Johnson’s letter set out five steps for “saving lives and tackling the traffickers”. Some are uncontroversial. Technology, such as sensors and radar, is to some extent already being deployed – some funded by British government money – with extensive use being made of drones fitted with night vision cameras and patrols issued with thermal imaging binoculars.

Further cooperation on this, as well as on reciprocal maritime patrols and air surveillance, is clearly possible: British and French coastguards and sea rescue services already work in close cooperation in the Channel.

Nor is intelligence-sharing on the people smugglers a particular issue – though UK-EU police cooperation has not been made easier by Brexit. Indeed, Patel and her French opposite number, Gérald Darmanin, pledged to “reinforce intelligence-sharing and police cooperation” after a video meeting last week.

Other suggestions are not so straightforward. France has so far been unwilling to consider joint patrols, citing issues of sovereignty. French officials have asked how, if the situation were reversed, Britain might feel about having French soldiers patrolling its coastline.

The underlying objection to this approach is that France does not believe that multiplying the number of officers patrolling the coast is a solution. Paris argues it currently has more than 600 police officers and gendarmes on the Channel beat, with patrols out 24 hours a day, increasingly at night, stopping 65% of crossings.

When migrants and traffickers can hide among the dunes along more than 40 miles of coastline, emerge after a patrol has passed, and get a boat in the water in 10 minutes, officials who have worked in the area for years say it would need a police officer every 100 yards to stop them all.

Instead, France has proposed setting up joint processing centres on French soil, where applications for asylum in Britain could be examined by British immigration officers.

But it is Johnson’s final proposal, a bilateral returns agreement with France plus talks to establish a UK-EU returns agreement, that seems to have sparked the fiercest reaction. Since Britain left the EU, it is no longer able to use the bloc’s Dublin system for returning migrants to the first member state they entered. It has not so far negotiated any bilateral deals. Macron has repeatedly stated the French view that France is merely a transit country for the very small percentage – roughly 3% – of migrants who enter the EU with the UK as their preferred final destination, and that the only long-term solution is greater Europe-wide cooperation to tackle a European – indeed, global – issue.

It is suggestions such as this, which Paris views as grandstanding for political gain, that have so angered France.
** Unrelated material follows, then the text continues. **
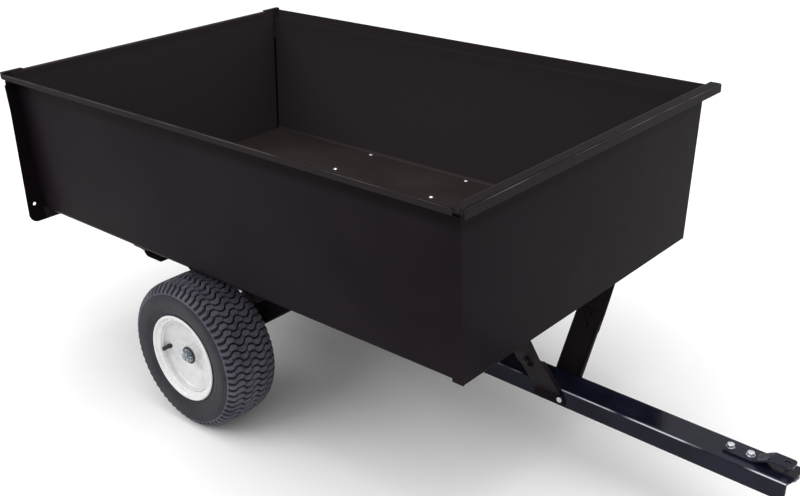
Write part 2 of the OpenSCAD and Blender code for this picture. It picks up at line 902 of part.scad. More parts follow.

Coming on top of the fisheries dispute, the Aukus announcement and ongoing discussions over Northern Ireland, they have reinforced the impression in Paris that Johnson is above all playing to a domestic gallery.

A senior French government official on Friday accused Britain of “duplicity”, saying London was playing a “double game” by cooperating energetically – and sometimes successfully – on specific technical issues, while at the same time “putting out exactly the opposite message for domestic consumption, for purely political ends”.

For Paris, Johnson’s letter was evidently one provocation too many. “As soon as Boris Johnson has a problem,” said Attal, “he considers it is Europe’s responsibility to solve it. It doesn’t work like that – it works through cooperation.”